Andrew SCHOLTZ What's in a Name? Pandemic koinonia and Aphrodita Pandamos on Hellenistic Cos
Scholars as different as Sokolowski and Halperin largely agree in understanding Aphrodite Pandemos as sponsor "of the entire citizenry," a reading most often applied to the Athenian evidence, though one that has proved influential for non-Athenian instances as well. Yet this civic-Athenian model, however valid for Athens itself, will not do for Hellenistic Cos, where the epithet "Pandamos" referred, I would argue, to Aphrodite as an "extra-civic" deity, one who embodied both a desire for the benefits of foreign commerce and immigration, and a perceived need to control the traffic that flowed through what could be viewed as a point of exposure and vulnerability for any polis, namely, its port.

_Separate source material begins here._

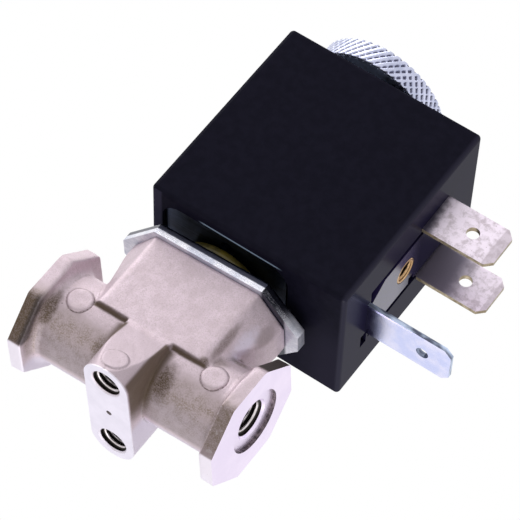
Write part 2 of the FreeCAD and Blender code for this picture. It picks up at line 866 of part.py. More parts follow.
def recess_tools(low, high):
    """Rounded rectangle under the coil, as two crossing boxes and four corner rods."""
    radius = s.recess_corner_radius
    long_half = s.recess_half_length
    wide_half = s.recess_half_width
    tools = [
        box("recess_long", (-long_half, long_half), (-(wide_half - radius), wide_half - radius), (low, high)),
        box("recess_wide", (-(long_half - radius), long_half - radius), (-wide_half, wide_half), (low, high)),
    ]
    for x_side, x in (("left", -(long_half - radius)), ("right", long_half - radius)):
        for y_side, y in (("front", -(wide_half - radius)), ("rear", wide_half - radius)):
            tools.append(rod(f"recess_{x_side}_{y_side}", radius, "z", low, high, (x, y)))
    return tools


def make_nut():
    bore = s.stud_radius + s.nut_running_clearance
    named(turned("washer", [
        (bore, washer_base),
        (s.washer_radius, washer_base),
        (s.washer_radius, washer_top),
        (bore, washer_top),
    ]), "nut_washer")
    rim = s.nut_radius - s.nut_chamfer
    named(turned("nut", [
        (bore, nut_base),
        (s.hub_radius, nut_base),
        (s.hub_radius, cone_base),
        (rim, knurl_base),
        (s.nut_radius, knurl_base + s.nut_chamfer),
        (s.nut_radius, nut_top - s.nut_chamfer),
        (rim, nut_top),
        (bore, nut_top),
    ]), "knurled_nut")


make_valve_body()
make_seat()
make_tube()
make_core()
make_plunger()
make_plate()
make_screws()
make_coil_ring()
make_yoke()
make_bobbin()
make_blades()
make_insert()
make_housing()
make_nut()
doc.recompute()

for item in doc.Objects:
    if "Invalid" in item.State or "Error" in item.State:
        raise RuntimeError(f"{item.Name} did not build: {item.State}")
for node in NODES:
    if node.Shape.isNull() or not node.Shape.isValid():
        raise RuntimeError(f"{node.Label} has no valid shape")

os.makedirs("parts", exist_ok=True)
for node in NODES:
    node.Shape.exportStep(f"parts/{node.Label}.step")
    print(f"{node.Label}: {len(node.Shape.Solids)} solid, {node.Shape.Volume:.1f} mm3")
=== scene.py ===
# %% [markdown]
# # A small solenoid valve, dressed for a photograph
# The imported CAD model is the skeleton: it says where every part is and how it moves. We load it
# first, because every later step measures itself against it.

# %% Load the frame
import json
import math
from functools import reduce

import bmesh
import bpy
import numpy as np
from mathutils import Matrix, Vector, noise

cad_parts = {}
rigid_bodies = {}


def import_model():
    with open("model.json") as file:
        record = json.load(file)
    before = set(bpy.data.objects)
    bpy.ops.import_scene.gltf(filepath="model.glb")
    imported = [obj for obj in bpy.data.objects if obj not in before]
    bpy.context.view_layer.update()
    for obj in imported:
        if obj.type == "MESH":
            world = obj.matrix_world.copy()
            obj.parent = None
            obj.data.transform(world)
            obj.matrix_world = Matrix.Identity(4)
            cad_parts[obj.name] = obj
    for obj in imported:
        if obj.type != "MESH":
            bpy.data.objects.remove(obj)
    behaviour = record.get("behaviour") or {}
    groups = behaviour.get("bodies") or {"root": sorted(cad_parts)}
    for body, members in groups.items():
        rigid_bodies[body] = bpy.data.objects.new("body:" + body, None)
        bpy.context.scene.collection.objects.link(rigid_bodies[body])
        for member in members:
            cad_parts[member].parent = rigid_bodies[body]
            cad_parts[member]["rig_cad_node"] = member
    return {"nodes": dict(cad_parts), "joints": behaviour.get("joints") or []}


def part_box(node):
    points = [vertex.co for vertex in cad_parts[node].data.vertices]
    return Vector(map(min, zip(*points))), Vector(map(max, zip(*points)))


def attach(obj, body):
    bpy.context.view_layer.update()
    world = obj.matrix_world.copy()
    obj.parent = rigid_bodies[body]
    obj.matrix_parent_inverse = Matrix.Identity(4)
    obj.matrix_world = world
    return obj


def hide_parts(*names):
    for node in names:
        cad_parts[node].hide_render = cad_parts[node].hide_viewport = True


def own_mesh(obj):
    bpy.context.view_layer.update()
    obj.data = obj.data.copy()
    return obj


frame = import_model()
nodes = frame["nodes"]
for leftover in list(bpy.data.objects):
    if "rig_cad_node" not in leftover and not leftover.name.startswith("body:"):
        bpy.data.objects.remove(leftover)
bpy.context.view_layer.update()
print("pieces in the frame:", len(nodes))

# %% [markdown]
# ## The camera
# A product photographer lays such a valve on its back and looks at the underside of the body. In
# our frame the part stands upright, so the camera stands below and to the right, and is rolled. We
# could aim it by hand, but a camera solved from the coil's corners gives one rotation and one long
# lens, and all else falls into place.

# %% Camera at the photograph's angle
camera_data = bpy.data.cameras.new("photo_camera")
camera_data.sensor_width = 36.0
camera_data.lens = 198.68
camera_data.clip_start = 0.01
camera = bpy.data.objects.new("photo_camera", camera_data)
camera.location = (0.12973, -0.29723, -0.13956)
camera.rotation_euler = [math.radians(a) for a in (124.44050, -35.11300, 1.71157)]
bpy.context.scene.collection.objects.link(camera)
bpy.context.scene.camera = camera
print("camera distance in mm:", round(camera.location.length * 1000))

# %% [markdown]
# ## Shader maths as plain expressions
# A node tree is only arithmetic on sockets. One small class wraps a socket, so that `1 - mask` or
# `grain * 0.4` adds its Math nodes by itself, and one method makes every other kind of node. This
# keeps each finish readable.

# %% The socket class
class Socket:
    """An output of a shader node, with arithmetic that adds Math nodes."""

    def __init__(self, tree, socket=None):
        self.tree = tree
        self.socket = socket

    def node(self, kind, settings=None, values=None, out=0):
        made = self.tree.nodes.new(kind)
        for name, value in (settings or {}).items():
            setattr(made, name, value)
        for name, value in (values or {}).items():
            if isinstance(value, Socket):
                self.tree.links.new(value.socket, made.inputs[name])
            else:
                made.inputs[name].default_value = value
        return Socket(self.tree, made.outputs[out])

    def other(self, out):
        return Socket(self.tree, self.socket.node.outputs[out])

    def math(self, operation, *values):
        return self.node("ShaderNodeMath", {"operation": operation}, dict(enumerate(values)))

    def __add__(self, value):
        return self.math("ADD", self, value)

    def __sub__(self, value):
        return self.math("SUBTRACT", self, value)

    def __rsub__(self, value):
        return self.math("SUBTRACT", value, self)

    def __mul__(self, value):
        return self.math("MULTIPLY", self, value)

    def __neg__(self):
        return self * -1

    def __abs__(self):
        return self.math("ABSOLUTE", self)

    __radd__ = __add__
    __rmul__ = __mul__

    def most(self, value):
        """The larger of the two at each point."""
        return self.math("MAXIMUM", self, value)

    def rise(self, low, high):
        """A soft step from 0 at low to 1 at high."""
        ends = {"Value": self, "From Min": low, "From Max": high}
        return self.node("ShaderNodeMapRange", {"interpolation_type": "SMOOTHSTEP"}, ends)

    def fall(self, low, high):
        """A soft step from 1 at low to 0 at high."""
        return 1 - self.rise(low, high)

    def mix(self, first, second):
        """The first colour where this mask is 0, the second where it is 1."""
        values = {0: self, 6: first, 7: second}
        return self.node("ShaderNodeMix", {"data_type": "RGBA"}, values, out=2)


def rgb(red, green, blue):
    return (red, green, blue, 1.0)


def layered(base, *layers):
    """Lays tints over a colour one after another: each layer is a mask and its colour."""
    for mask, tint in layers:
        base = mask.mix(base, tint)
    return base


# %% [markdown]
# Every finish reads its place in millimetres from the object's own coordinates, so grain keeps its
# real size and moves with the part. Noise, scratches and bump come up in nearly every metal, so
# they get helpers of their own.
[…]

By all indications, Aphrodita Pandamos ranked high among the gods of the Coan state. Hence the attraction of Sokolowski's suggestion that her epithet commemorated synoecism "comme c'Ètait le cas ý AthËnes." What then to make of Pandamos' conspicuously "extra-civic" tendencies (e.g., compulsory non-citizen sacrifice), not to mention her close association (shared priestess and temenos) with Aphrodita Pontia, patron of seafarers? Harpocration glosses pandemos as pankoinos, "common to all," a meaning by no means confined to civic contexts. Indeed, the adjective pandemos can stress a collectivity above and beyond that of any single polis, and so it did on Cos, where the epithet "Pandamos" referred, I would argue, to the extra-civic scope of Aphrodita's community of worshippers. I would further argue that we should view Pandamos' cult within the context of what I term "pandemic koinonia," a strategy to dedicate the non-citizen element to the common good. Hence the complementary meanings of Aphrodita under her separate aspects. For as Pontia, she consecrated the harbor - a point of permeability and transience located nearly at the political heart of the island - to the well-being of the polis. As Pandamos, she sponsored a koinonia embracing, yet simultaneously excluding, the metic "Other."